-- START Supplied information --
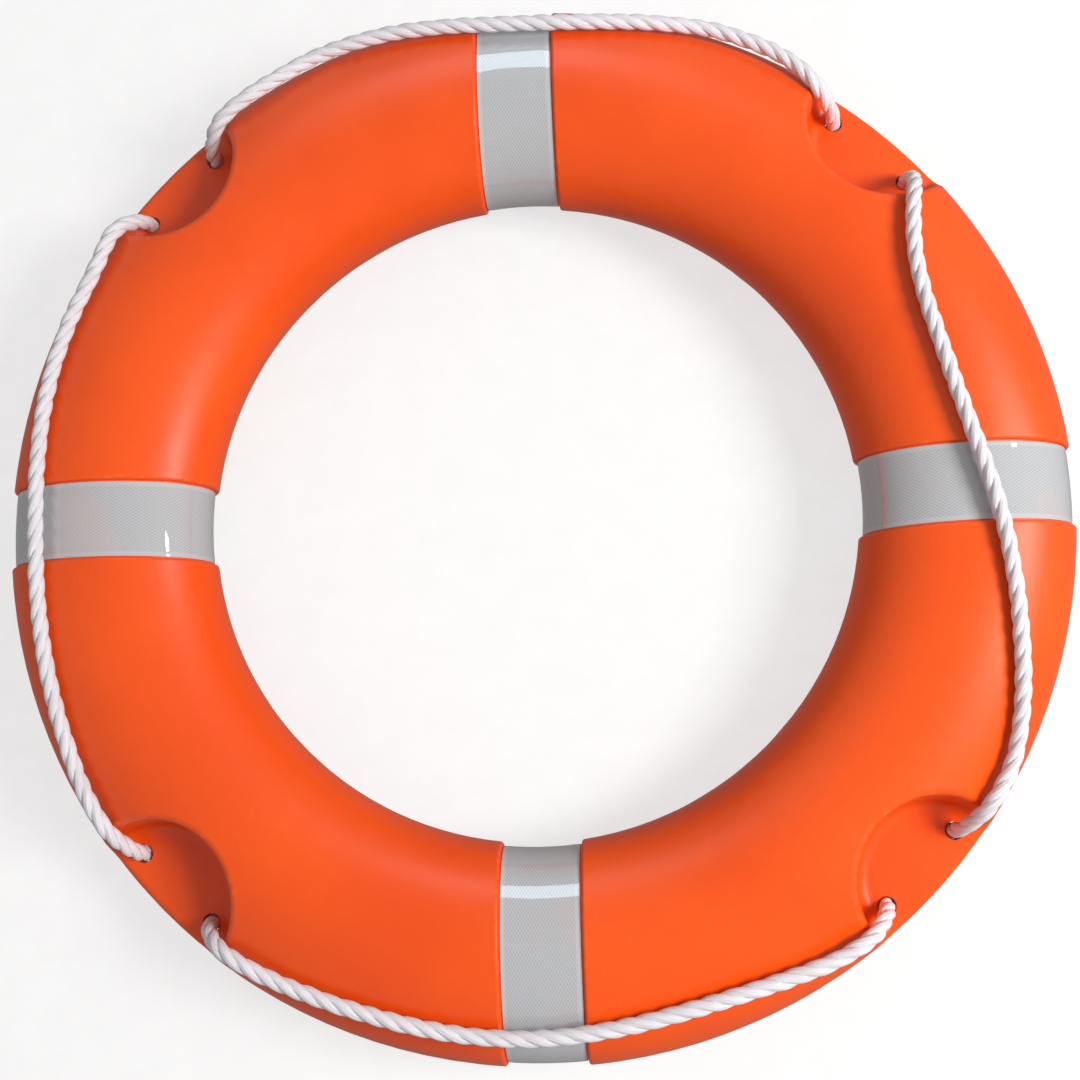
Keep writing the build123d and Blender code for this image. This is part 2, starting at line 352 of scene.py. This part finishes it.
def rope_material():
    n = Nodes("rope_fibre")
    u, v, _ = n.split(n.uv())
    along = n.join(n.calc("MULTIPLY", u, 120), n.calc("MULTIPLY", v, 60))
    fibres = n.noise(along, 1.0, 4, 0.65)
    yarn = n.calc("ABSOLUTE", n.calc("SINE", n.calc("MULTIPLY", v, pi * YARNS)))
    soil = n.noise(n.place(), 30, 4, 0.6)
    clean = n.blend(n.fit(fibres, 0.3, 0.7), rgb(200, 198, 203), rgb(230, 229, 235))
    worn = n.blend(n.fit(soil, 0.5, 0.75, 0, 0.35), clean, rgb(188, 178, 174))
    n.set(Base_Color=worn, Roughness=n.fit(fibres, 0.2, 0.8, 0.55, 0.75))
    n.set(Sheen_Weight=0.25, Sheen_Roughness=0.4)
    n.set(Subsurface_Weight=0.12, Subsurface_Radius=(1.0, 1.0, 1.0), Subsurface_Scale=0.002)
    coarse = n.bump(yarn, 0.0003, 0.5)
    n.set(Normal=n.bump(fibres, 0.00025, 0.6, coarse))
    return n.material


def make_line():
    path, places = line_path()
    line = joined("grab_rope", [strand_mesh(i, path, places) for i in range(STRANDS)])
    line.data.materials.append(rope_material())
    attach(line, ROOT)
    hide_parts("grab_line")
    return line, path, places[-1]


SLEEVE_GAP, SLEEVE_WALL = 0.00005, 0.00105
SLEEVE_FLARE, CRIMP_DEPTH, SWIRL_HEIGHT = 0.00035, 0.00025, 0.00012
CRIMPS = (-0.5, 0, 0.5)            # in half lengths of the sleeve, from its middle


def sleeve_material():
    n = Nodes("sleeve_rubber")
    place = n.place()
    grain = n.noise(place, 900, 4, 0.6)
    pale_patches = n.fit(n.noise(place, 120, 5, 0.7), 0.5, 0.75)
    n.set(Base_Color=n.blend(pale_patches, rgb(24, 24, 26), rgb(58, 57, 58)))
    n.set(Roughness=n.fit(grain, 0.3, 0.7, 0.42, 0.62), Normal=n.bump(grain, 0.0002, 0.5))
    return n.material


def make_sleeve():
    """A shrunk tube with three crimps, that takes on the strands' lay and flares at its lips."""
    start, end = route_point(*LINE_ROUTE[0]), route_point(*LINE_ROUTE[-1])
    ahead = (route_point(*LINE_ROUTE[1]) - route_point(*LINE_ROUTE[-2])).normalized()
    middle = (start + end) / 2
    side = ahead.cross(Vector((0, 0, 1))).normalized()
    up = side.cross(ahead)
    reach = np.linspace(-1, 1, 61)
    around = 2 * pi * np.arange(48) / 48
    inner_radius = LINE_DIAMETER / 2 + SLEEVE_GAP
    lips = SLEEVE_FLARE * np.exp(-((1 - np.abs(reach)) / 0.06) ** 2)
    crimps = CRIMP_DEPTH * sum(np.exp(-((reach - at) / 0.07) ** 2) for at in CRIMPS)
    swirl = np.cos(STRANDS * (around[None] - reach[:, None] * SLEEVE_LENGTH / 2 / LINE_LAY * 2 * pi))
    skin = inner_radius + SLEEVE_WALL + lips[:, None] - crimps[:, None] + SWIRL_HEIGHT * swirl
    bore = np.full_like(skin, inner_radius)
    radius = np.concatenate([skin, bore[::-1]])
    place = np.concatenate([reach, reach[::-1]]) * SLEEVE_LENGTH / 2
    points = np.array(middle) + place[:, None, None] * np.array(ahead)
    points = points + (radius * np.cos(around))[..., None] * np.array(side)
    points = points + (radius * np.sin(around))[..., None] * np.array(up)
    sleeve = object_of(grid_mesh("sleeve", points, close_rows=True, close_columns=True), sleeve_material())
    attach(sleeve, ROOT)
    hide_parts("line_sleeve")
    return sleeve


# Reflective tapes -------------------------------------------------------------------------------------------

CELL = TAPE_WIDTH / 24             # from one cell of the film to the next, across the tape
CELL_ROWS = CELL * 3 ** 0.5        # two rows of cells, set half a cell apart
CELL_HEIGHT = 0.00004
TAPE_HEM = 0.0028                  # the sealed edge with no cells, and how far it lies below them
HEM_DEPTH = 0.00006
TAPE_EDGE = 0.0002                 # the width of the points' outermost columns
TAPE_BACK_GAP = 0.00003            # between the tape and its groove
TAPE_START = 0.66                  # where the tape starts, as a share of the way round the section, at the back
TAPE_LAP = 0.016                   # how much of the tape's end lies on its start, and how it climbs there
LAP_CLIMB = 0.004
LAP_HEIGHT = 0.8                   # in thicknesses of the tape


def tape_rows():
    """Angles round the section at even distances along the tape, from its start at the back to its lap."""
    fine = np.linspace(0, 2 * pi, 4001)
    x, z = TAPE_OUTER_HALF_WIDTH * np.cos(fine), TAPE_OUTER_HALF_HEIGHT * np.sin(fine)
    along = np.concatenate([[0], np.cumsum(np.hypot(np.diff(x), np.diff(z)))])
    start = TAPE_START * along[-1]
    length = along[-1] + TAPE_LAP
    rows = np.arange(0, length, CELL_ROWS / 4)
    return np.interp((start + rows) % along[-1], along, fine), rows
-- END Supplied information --
[Goal of the exercise]
Start at the line with "attach(line, ROOT)", stop at the line with "CRIMPS = (-0.5, 0, 0.5)", and return every line in that stretch exactly, those two included.

[Solution for this problem]
    attach(line, ROOT)
    hide_parts("grab_line")
    return line, path, places[-1]


SLEEVE_GAP, SLEEVE_WALL = 0.00005, 0.00105
SLEEVE_FLARE, CRIMP_DEPTH, SWIRL_HEIGHT = 0.00035, 0.00025, 0.00012
CRIMPS = (-0.5, 0, 0.5)            # in half lengths of the sleeve, from its middle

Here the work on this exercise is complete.